● **The task**: Going through the material below, please gather all lines with the word "axes" in them.

● **Records for the task**:
────────────────────────────────────────

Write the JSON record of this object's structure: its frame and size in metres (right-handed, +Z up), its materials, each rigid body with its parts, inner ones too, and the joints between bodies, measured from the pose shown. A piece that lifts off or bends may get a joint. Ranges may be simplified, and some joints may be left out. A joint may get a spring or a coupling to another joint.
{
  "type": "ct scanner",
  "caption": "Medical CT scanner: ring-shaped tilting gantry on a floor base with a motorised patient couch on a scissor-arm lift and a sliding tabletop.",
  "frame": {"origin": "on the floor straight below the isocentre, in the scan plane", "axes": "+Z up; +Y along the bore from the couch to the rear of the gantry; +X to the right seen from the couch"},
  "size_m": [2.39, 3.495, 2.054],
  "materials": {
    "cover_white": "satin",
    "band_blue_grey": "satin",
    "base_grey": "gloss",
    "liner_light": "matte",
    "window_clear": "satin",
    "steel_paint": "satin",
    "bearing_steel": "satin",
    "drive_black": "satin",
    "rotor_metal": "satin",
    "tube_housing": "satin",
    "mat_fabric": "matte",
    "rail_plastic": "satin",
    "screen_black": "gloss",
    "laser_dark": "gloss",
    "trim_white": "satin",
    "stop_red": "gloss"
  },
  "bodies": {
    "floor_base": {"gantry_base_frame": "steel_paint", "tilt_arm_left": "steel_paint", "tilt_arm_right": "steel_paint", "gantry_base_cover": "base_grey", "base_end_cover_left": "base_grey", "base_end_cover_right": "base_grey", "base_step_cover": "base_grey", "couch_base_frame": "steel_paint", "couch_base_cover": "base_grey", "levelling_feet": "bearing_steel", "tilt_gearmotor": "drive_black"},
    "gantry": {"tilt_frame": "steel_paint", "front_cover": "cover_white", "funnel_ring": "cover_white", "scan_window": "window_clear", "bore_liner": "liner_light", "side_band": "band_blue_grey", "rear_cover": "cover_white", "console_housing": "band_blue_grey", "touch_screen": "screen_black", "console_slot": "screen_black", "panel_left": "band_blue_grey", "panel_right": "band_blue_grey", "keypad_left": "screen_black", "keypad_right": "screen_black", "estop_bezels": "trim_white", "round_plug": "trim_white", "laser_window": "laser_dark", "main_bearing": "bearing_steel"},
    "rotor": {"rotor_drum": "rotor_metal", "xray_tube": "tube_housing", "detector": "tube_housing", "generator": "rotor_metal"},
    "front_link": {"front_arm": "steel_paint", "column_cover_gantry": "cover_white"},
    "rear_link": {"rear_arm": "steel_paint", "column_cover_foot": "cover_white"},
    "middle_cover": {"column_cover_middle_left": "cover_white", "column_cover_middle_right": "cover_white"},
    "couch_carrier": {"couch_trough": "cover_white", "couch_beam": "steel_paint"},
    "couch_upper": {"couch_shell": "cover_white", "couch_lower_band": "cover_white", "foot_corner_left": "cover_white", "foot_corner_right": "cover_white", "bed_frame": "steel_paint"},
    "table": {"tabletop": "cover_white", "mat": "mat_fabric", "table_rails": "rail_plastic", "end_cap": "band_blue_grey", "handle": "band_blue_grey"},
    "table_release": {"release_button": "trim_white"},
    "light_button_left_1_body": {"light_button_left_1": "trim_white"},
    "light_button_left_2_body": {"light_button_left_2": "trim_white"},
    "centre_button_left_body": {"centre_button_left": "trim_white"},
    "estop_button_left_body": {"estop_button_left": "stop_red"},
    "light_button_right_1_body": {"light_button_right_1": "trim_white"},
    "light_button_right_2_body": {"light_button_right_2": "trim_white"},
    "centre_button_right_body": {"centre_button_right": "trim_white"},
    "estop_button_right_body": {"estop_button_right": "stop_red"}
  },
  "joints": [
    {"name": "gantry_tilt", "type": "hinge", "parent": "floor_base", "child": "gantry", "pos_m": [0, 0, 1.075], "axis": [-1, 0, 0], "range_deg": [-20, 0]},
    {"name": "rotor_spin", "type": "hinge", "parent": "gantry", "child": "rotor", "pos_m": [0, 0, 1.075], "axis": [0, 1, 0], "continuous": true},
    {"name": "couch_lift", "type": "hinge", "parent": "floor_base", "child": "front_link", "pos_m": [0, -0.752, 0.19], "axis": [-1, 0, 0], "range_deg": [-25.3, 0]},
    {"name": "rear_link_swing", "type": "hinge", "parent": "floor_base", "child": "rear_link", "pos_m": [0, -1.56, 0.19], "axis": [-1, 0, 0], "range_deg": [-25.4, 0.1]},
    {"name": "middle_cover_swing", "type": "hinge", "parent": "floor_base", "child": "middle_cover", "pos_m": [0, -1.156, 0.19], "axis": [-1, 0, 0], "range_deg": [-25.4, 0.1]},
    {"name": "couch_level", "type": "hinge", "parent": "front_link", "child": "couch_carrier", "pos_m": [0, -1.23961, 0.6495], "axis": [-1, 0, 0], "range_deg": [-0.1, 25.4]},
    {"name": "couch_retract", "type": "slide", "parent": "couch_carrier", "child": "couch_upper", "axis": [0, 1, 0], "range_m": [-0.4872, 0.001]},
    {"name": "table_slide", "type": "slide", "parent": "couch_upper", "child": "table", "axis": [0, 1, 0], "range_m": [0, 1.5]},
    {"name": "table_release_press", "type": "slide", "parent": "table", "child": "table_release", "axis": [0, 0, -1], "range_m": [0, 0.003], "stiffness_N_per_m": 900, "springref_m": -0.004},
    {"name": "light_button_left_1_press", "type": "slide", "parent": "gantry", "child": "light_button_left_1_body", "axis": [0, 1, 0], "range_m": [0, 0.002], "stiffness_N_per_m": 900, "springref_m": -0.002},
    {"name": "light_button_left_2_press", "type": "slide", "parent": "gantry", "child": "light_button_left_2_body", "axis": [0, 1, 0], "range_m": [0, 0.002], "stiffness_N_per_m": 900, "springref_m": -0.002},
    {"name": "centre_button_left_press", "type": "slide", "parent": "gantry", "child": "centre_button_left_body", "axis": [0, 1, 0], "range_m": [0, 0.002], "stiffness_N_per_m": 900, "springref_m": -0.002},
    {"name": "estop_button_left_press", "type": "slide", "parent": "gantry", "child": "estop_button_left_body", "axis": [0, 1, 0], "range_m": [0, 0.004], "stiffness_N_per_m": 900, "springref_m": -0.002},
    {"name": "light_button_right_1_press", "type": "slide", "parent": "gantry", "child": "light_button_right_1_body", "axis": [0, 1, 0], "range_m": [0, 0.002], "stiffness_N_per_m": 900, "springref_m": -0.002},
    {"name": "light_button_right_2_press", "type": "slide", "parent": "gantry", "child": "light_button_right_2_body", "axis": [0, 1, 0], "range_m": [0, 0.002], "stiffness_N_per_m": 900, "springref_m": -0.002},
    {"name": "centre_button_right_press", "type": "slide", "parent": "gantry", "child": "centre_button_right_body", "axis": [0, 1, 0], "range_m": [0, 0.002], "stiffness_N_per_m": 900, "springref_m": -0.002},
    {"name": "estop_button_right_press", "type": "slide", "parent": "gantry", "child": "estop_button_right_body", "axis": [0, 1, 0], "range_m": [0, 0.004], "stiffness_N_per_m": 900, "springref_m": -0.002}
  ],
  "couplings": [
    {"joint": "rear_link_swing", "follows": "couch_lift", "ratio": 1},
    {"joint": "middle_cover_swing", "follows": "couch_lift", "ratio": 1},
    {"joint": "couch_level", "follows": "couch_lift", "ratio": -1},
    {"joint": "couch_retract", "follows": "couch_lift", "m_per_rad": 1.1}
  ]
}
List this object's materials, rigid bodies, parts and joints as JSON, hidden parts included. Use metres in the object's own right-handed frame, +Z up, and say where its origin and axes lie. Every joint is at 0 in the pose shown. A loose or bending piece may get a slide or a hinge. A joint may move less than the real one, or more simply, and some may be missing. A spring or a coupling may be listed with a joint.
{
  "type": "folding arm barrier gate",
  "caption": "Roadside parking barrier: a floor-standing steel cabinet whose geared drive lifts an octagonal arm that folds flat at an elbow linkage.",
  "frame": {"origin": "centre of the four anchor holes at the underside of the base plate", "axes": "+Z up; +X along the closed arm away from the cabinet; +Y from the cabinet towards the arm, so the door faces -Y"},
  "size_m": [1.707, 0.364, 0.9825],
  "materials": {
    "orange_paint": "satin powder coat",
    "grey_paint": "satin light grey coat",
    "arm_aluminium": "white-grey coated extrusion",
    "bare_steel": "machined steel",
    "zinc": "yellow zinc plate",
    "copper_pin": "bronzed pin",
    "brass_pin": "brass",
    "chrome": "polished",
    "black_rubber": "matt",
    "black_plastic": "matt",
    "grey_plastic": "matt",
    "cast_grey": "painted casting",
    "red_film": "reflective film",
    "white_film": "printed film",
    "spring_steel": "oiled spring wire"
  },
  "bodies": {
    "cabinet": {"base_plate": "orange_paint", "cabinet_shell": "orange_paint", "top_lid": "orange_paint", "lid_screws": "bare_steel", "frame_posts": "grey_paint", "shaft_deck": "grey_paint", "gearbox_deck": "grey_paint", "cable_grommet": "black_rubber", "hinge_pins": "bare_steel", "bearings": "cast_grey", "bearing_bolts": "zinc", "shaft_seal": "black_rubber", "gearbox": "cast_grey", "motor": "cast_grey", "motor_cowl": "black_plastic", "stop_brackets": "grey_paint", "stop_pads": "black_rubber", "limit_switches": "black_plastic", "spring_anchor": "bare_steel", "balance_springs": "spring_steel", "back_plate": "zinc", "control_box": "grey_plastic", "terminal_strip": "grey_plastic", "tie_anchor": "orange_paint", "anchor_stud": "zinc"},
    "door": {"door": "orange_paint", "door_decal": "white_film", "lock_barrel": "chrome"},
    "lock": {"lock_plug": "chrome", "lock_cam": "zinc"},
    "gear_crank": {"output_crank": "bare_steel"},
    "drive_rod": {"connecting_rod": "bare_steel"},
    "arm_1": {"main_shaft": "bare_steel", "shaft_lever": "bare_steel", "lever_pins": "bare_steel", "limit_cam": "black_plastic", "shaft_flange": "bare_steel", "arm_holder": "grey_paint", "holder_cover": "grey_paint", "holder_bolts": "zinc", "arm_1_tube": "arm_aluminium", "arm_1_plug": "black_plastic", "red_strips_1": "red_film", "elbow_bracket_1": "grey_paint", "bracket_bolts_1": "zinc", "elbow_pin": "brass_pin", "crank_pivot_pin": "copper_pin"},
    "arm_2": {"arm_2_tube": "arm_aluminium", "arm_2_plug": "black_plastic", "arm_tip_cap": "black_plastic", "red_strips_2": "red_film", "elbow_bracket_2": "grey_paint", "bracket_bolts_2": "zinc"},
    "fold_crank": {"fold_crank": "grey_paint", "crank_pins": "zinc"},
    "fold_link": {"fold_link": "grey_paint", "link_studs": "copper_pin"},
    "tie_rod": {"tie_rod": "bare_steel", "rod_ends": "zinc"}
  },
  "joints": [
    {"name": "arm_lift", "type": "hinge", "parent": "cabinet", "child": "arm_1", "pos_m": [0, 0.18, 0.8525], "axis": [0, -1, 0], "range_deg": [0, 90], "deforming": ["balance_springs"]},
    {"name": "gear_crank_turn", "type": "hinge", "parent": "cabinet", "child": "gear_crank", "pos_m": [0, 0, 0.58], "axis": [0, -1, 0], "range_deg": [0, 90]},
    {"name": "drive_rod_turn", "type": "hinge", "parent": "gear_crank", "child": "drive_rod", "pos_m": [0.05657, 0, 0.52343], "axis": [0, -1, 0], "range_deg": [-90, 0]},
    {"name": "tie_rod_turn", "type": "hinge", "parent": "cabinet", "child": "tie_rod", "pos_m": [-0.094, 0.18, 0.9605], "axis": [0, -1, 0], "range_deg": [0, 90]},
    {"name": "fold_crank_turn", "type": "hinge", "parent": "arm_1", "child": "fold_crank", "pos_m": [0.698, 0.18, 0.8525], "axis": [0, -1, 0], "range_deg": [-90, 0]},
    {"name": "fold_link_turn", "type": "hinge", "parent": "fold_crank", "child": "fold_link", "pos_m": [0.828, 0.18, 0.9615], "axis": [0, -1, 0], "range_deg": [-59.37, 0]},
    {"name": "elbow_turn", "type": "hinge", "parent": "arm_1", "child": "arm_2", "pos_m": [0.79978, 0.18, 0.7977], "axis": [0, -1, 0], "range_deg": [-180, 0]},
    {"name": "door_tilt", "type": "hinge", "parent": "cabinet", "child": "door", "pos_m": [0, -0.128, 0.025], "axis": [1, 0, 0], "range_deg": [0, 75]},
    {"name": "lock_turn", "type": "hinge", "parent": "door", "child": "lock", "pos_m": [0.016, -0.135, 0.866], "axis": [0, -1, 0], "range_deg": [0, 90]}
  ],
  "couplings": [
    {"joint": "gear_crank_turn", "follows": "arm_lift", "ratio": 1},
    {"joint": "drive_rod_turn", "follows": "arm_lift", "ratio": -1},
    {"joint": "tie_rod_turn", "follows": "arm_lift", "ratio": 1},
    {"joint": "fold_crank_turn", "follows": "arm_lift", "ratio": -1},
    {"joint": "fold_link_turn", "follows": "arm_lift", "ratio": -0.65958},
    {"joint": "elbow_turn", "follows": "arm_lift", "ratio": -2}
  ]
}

────────────────────────────────────────

● **Solution to this problem**:
  "frame": {"origin": "on the floor straight below the isocentre, in the scan plane", "axes": "+Z up; +Y along the bore from the couch to the rear of the gantry; +X to the right seen from the couch"},
List this object's materials, rigid bodies, parts and joints as JSON, hidden parts included. Use metres in the object's own right-handed frame, +Z up, and say where its origin and axes lie. Every joint is at 0 in the pose shown. A loose or bending piece may get a slide or a hinge. A joint may move less than the real one, or more simply, and some may be missing. A spring or a coupling may be listed with a joint.
  "frame": {"origin": "centre of the four anchor holes at the underside of the base plate", "axes": "+Z up; +X along the closed arm away from the cabinet; +Y from the cabinet towards the arm, so the door faces -Y"},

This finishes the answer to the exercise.